Sample Size Requirements to Test Subgroup-Specific Treatment Effects in Cluster-Randomized Trials
October 10, 2023
IMPACT members Keith Goldfeld, DrPH, MS, MPA, Fan Li, PhD, Monica Taljaard, PhD, and Xueqi Wang, PhD, are among authors of an article that introduces significant advancements in the methodology of cluster-randomized trials (CRTs). While previous research has primarily focused on sample size methods for testing differences between subgroup-specific treatment effects, this study addresses a critical gap by proposing formal procedures for directly testing the subgroup-specific treatment effects themselves. The authors emphasize the importance of understanding whether interventions are effective in predefined participant subgroups, particularly in healthcare delivery interventions to meet health objectives.
Abstract
Cluster-randomized trials (CRTs) often allocate intact clusters of participants to treatment or control conditions and are increasingly used to evaluate healthcare delivery interventions. While previous studies have developed sample size methods for testing confirmatory hypotheses of treatment effect heterogeneity in CRTs (i.e., targeting the difference between subgroup-specific treatment effects), sample size methods for testing the subgroup-specific treatment effects themselves have not received adequate attention—despite a rising interest in health equity considerations in CRTs.
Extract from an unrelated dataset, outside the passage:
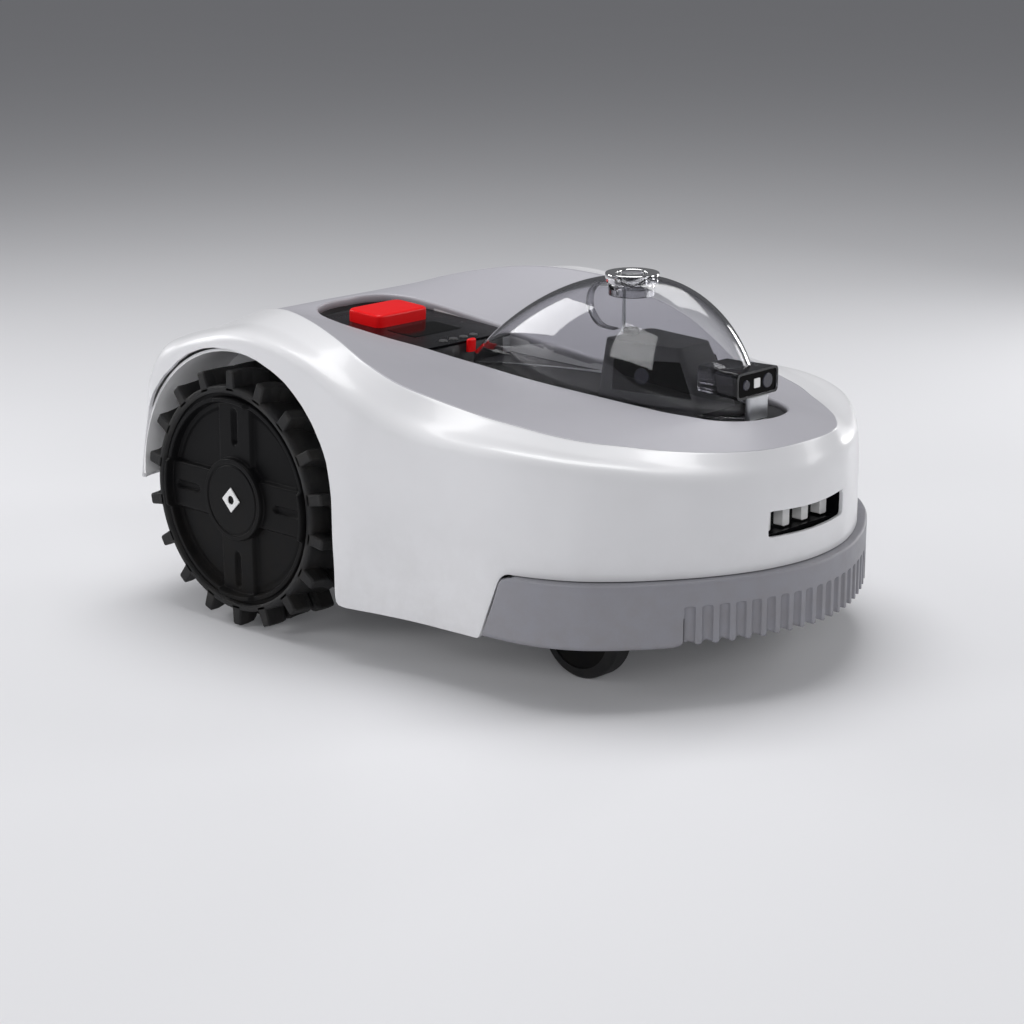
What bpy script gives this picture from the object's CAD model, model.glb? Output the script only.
# %% [markdown]
# # A robotic lawn mower
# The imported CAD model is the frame: every part already sits where it belongs, in metres, with the
# ground at height 0 and the nose towards -Y. The mouldings get smooth surfaces and every part gets
# a finish. Parts whose CAD shape is already right are kept and only given a material.

import bmesh
import bpy
import numpy as np
from mathutils import Euler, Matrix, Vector


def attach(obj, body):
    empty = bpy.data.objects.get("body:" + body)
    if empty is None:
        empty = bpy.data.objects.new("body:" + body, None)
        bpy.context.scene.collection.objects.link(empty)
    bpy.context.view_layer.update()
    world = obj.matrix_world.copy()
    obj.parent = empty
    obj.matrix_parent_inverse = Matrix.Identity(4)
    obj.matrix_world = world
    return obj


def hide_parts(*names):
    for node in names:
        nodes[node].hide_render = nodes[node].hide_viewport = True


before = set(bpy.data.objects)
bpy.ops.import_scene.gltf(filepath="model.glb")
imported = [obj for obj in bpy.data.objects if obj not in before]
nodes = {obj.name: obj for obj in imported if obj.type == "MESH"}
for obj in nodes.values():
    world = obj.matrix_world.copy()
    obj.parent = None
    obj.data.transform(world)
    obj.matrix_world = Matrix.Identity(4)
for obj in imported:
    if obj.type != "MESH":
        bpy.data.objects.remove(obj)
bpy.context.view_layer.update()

MM = 0.001
print("CAD parts:", len(nodes))

# %% [markdown]
# ## Camera
# The mower is seen from its front left corner, a little above the deck, through a long lens from
# about two metres away. A long lens keeps the nose from looking swollen.

# %% Camera
CAMERA_PITCH = 15.6  # degrees below the horizon
camera_data = bpy.data.cameras.new("camera")
camera_data.lens = 90.17
camera_data.sensor_width = 36.0
camera_data.shift_y = 0.003
camera_data.clip_end = 50.0
camera = bpy.data.objects.new("camera", camera_data)
camera.location = (-1.6242, -1.4782, 0.6988)
camera.rotation_euler = Euler((np.radians(90 - CAMERA_PITCH), 0, -np.arctan2(0.731, 0.682)))
bpy.context.scene.collection.objects.link(camera)
bpy.context.scene.camera = camera

# %% [markdown]
# ## Surfaces from arrays
# Each new piece is a grid of points: a function of two parameters worked out with numpy for all
# points at once. A small helper turns the grid into a mesh of four-sided faces. It also turns the
# faces outwards, by comparing each face's normal with the line from a point inside the piece.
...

In this article, the authors develop formal methods for sample size and power analyses for testing subgroup-specific treatment effects in parallel-arm CRTs with a continuous outcome and a binary subgroup variable. The authors point out that the variances of the subgroup-specific treatment effect estimators and their covariance are given by weighted averages of the variance of the overall average treatment effect estimator and the variance of the heterogeneous treatment effect estimator. This analytical insight facilitates an explicit characterization of the requirements for both the omnibus test and the intersection–union test to achieve the desired level of power. Generalizations to allow for subgroup-specific variance structures are also discussed. The authors report on a simulation study to validate the proposed sample size methods and demonstrate that the empirical power corresponds well with the predicted power for both tests. The design and setting of the Umea Dementia and Exercise (UMDEX) CRT in older adults are used to illustrate our sample size methods.